315ra: Collationes de oratione (Lhotsky 133), eleven sermons; dated "1460" in the margin of 329v; expl. 365rb: "Et sic est finis illarum collationum".

Of the 26 individual chapters, no fewer than 16 are decorated with small, but quite meticulous initials in colours and gilt, while the others have lombardic initials. Bound in an attractive, immediately contemporary Gothic pigskin binding by the Viennese bookbinder Mathias, exhibiting the typical features of his mature work. "Mathias is foremost among Vienna's bookbinders of the Gothic period; his name is known from the scroll stamp he used. He was active from about 1450 to 1474. It was he who created the classic Viennese binding style that was to be much imitated but never replicated [...] Several books bearing Mathias's stamps were bound for Emperor Frederick III [...] His craft reached its first peak around the year 1460" (cf. H. Kühnel, Ausstellung Gotik in Österreich, Krems 1967, p. 265).

Of the original five brass bosses to each of the covers, the present volume wants three on the upper and four on the lower cover, as well as the brass clasps. Insignificant worming to lower and tiny chafe marks to upper cover. Front hinge starting at top.

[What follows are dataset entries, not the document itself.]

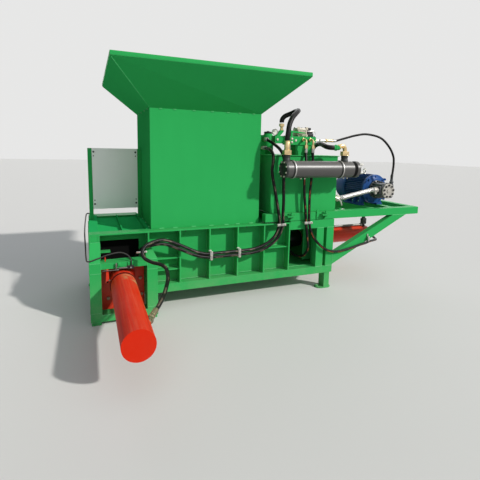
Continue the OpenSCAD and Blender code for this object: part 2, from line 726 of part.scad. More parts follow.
module pump() color(grey) in_place() {
  rod_y(motor_x, pump_y[1], motor_y - 42, motor_z, 220);
  block(motor_x - 86, motor_x + 86, pump_y[0], pump_y[1], motor_z - 86, motor_z + 86);
  rod_y(motor_x, pump_y[0] - 26, pump_y[0], motor_z, 174);
  // Suction flange on the side and outlet on top
  rod_x(motor_x - 168, motor_x - 86, 60, 1100, 70);
  rod_z(3350, 32, motor_z, 1234, 42);
}

module suction_pipe() color(steel) in_place() tube_along(suction_route, suction_d);

module ejector_hose_a() color(black) in_place() tube_along(ejector_route_a, hose_d, 3, 8);

module ejector_hose_b() color(black) in_place() tube_along(ejector_route_b, hose_d, 3, 8);

module main_hose_a() color(black) in_place() tube_along(main_route_a, main_hose_d, 4, 8);

module main_hose_b() color(black) in_place() tube_along(main_route_b, main_hose_d, 4, 8);

module pressure_hose() color(black) in_place() tube_along(pressure_route, pressure_d, 4);

module cooler_hoses() color(black) in_place() {
  tube_along(cooler_route_a, cooler_hose_d);
  tube_along(cooler_route_b, cooler_hose_d);
}

module sensor_cable() color(black) in_place() tube_along(cable_route, cable_d, 4, 8);

// A two hose clamp around hoses that lie one above the other at height z
module clamp_at(x, y0, z, tall) {
  difference() {
    block(x - 14, x + 14, -54, y0, z - tall / 2, z + tall / 2);
    for (dz = [-18, 18]) rod_x(x - 15, x + 15, -34, z + dz, hose_d + 3);
  }
}

// A flat strap in front of two upright hoses, on two long bolts
module strap_at(x0, x1, y, z) {
  block(x0, x1, y, y + 4, z - 13, z + 13);
  for (x = [x0 + 9, x1 - 9]) rod_y(x, y - 6, 0, z, 8);
}

module hose_clamps() color(steel) in_place() {
  clamp_at(rib_xs[2] + 7, 0, 515, 84);
  clamp_at(rib_xs[3] + 7, 0, 518, 84);
  strap_at(1796, 1906, -58, 777);
  strap_at(2119, 2229, -56, 780);
}

// Couplings between the hoses and the pieces that they serve
module hose_fittings() color(brass) in_place() {
  for (x = elbow_xs) {
    rod_y(x, elbow_y, manifold_y, elbow_z, 28);
    rod_z(x, elbow_y, elbow_z - 88, elbow_z + 18, 30);
  }
  rod_x(manifold_x1, manifold_x1 + 200, inlet_y, inlet_z, 28);
  rod_x(manifold_x1 + 200, manifold_x1 + 302, inlet_y, inlet_z, 34);
  rod_z(tap_x, tap_y, tap_z, tap_z + 36, 30);
  rod_z(tap_x, tap_y, tap_z + 36, tap_z + 83, 48);
  rod_x(tank_x1, 2660, 110, 1012, 66);
  rod_y(1776, 250, port_block_y, 1650, 30);
  rod_y(1760, 250, port_block_y, 1560, 30);
}

module main_platen() color(green) in_place() difference() {
  top = roof_z - plate_t - clear;
  block(platen_x, platen_x + platen_l, inner_y0 + clear, inner_y1 - clear, floor_z + clear, top);
  block(platen_x + 2 * platen_wall, platen_x + platen_l + 1, inner_y0 + platen_wall,
    inner_y1 - platen_wall, floor_z + platen_wall, top - platen_wall);
}

module main_rod() color(steel) in_place() {
  piston_x = main_x0 + gland_l + main_stroke + 40;
  rod_x(platen_x + 2 * platen_wall, piston_x, mid_y, main_z, main_rod_d);
  rod_x(piston_x, piston_x + 60, mid_y, main_z, main_d - 36);
}

module ejector_platen() color([0.16, 0.17, 0.16]) in_place()
  block(inner_x0 + clear, chamber_x1 - clear, inner_y0 + 60, inner_y0 + 90,
    floor_z + clear, roof_z - plate_t - clear);

module ejector_rod() color(steel) in_place() {
  rod_y(ejector_x, ejector_tail_y + 140, inner_y0 + 60, ejector_z, ejector_rod_d);
  rod_y(ejector_x, ejector_tail_y + 90, ejector_tail_y + 140, ejector_z, ejector_d - 32);
}

base_beams();
front_web();
front_ribs();
front_ledge();
front_stiffeners();
back_web();
back_ribs();
back_ledge();
chamber_floor();
chamber_roof();
left_end_wall();
end_bulkhead();
end_posts();
top_rails();
deck_plate();
feet();
hopper_box();
hopper_flare();
hopper_rim();
panel_posts();
control_panel();
outlet_sleeve();
ejector_portal();
portal_arms();
ejector_flange();
ejector_barrel();
limit_switch();
main_barrel();
main_port_pipe();
pack_rails();
pack_crossbars();
pack_braces();
oil_tank();
tank_lid();
tank_feet();
valve_stand();
valve_stack();
pressure_gauge();
oil_cooler();
cooler_ports();
cooler_brackets();
motor_body();
motor_feet();
motor_cowl();
terminal_box();
pump();
suction_pipe();
ejector_hose_a();
ejector_hose_b();
main_hose_a();
main_hose_b();
pressure_hose();
cooler_hoses();
sensor_cable();
hose_clamps();
hose_fittings();
main_platen();
main_rod();
ejector_platen();
ejector_rod();
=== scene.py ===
import json
import math

import bmesh
import bpy
from mathutils import Matrix, Vector


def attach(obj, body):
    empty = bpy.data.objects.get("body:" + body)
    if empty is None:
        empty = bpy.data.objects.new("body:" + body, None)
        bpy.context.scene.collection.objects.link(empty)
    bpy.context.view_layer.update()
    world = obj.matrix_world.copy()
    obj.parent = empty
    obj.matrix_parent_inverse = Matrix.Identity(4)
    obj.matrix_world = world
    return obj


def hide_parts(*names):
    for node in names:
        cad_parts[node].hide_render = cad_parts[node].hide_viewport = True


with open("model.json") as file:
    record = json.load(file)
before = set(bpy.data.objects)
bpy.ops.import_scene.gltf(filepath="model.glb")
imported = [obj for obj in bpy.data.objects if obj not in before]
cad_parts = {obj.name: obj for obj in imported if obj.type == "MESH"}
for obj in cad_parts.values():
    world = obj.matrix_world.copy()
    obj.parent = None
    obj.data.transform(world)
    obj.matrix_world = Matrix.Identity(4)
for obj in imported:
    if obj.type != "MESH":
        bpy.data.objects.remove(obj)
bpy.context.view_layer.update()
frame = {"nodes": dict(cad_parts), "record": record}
nodes = frame["nodes"]
print("frame loaded,", len(nodes), "nodes")


# Helpers for materials and the world
def newGroup(name, inputs, outputs):
    tree = bpy.data.node_groups.new(name, "ShaderNodeTree")
    for label, kind, value in inputs:
        tree.interface.new_socket(label, in_out="INPUT", socket_type="NodeSocket" + kind).default_value = value
    for label, kind in outputs:
        tree.interface.new_socket(label, in_out="OUTPUT", socket_type="NodeSocket" + kind)
    return tree, tree.nodes.new("NodeGroupInput").outputs, tree.nodes.new("NodeGroupOutput").inputs


def feed(tree, node, sources):
    # Each of the node's inputs gets a link or a value
    for place, source in dict(sources).items():
        if isinstance(source, bpy.types.NodeSocket):
            tree.links.new(source, node.inputs[place])
        else:
            node.inputs[place].default_value = source
    return node.outputs


def addNode(tree, kind, sources=(), **settings):
    node = tree.nodes.new(kind)
    for key, value in settings.items():
        setattr(node, key, value)
    return feed(tree, node, sources)


def useGroup(tree, group, sources):
    node = tree.nodes.new("ShaderNodeGroup")
    node.node_tree = group
    return feed(tree, node, sources)


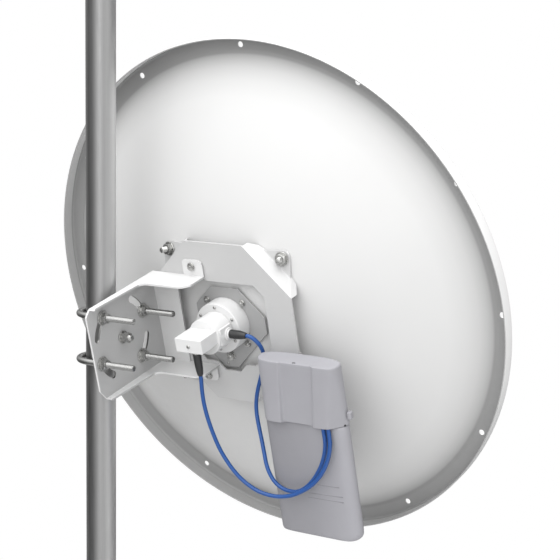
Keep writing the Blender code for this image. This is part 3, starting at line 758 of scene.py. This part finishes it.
outline = [(-0.0454, PLATE_V), (0.0454, PLATE_V), (PLATE_N, 0.0462), (PLATE_N, -0.0285), (0.0300, -0.1080),
           (-0.0300, -0.1080), (-PLATE_N, -0.0285), (-PLATE_N, 0.0462)]
raised = prism(outline, A_FACE - PLATE_T, A_FACE)
for sn, sv, c, fold in ((1, 1, 0.1100, 0.0453), (-1, 1, 0.1100, 0.0453),
                        (1, -1, 0.0975, 0.0561), (-1, -1, 0.0975, 0.0561)):
    corner = plate_corner(c, fold)
    bmesh.ops.transform(corner, verts=corner.verts, matrix=Matrix.Rotation(math.atan2(sv, sn), 4, "Z"))
    raised = combine(raised, corner, "UNION")
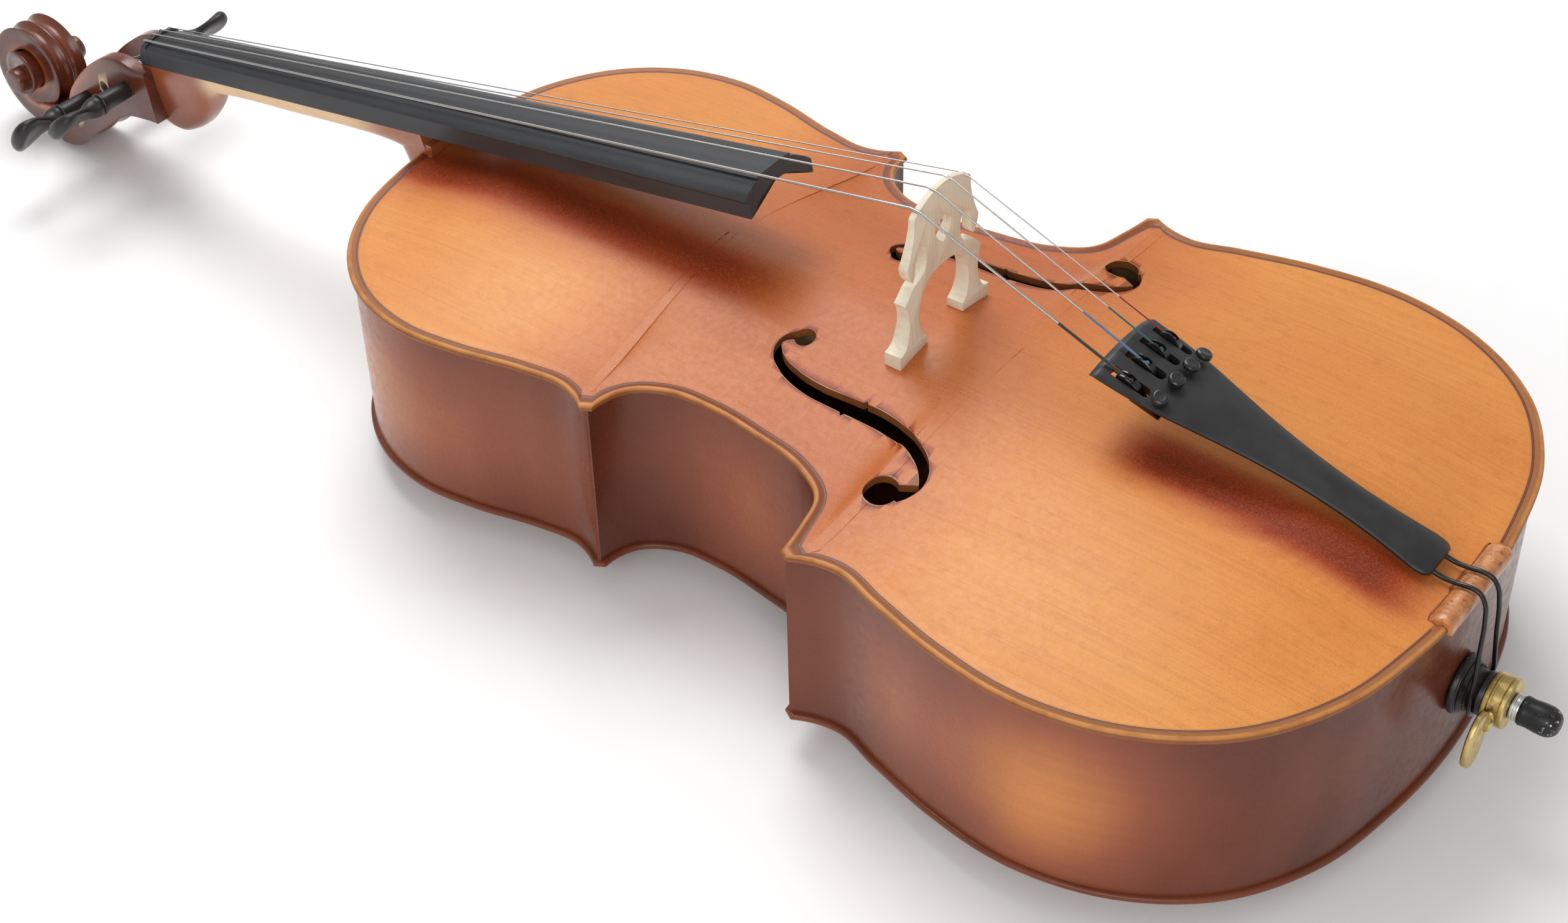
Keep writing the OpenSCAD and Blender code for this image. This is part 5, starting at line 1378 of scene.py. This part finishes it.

Several additions and insertions in the margins and on extra leaf in a different contemporary hand; numerous manicules. Small traces of worming to the upper corner of fols. 217-229, occasionally just touching foliation.

Provenance: from the library of the Servite Order in Vienna's Rossau suburb with their 18th century engraved bookplate on the front pastedown and a smaller version thereof, as well as a faded stamp, on the first page; handwritten shelfmark "MS 73" (olim: 30); traces of an additional stamp on the front pastedown. A splendid Viennese codex containing writings by one of the great Viennese scholars of the late Middle Ages, in an original binding by the leading Viennese bookbinder of the Gothic period.

References

A. Lhotsky, Thomas Ebendorfer: ein österreichischer Geschichtschreiber, Theologe und Diplomat des 15. Jahrhunderts (Stuttgart 1957), nos. 102, 110-134, 136.

For the binding: Kyriss K 51; Schunke, Schwenke-Slg. II, 283; Einbanddatenbank w000166; Mazal, Europ. Einbandkunst, no. 29.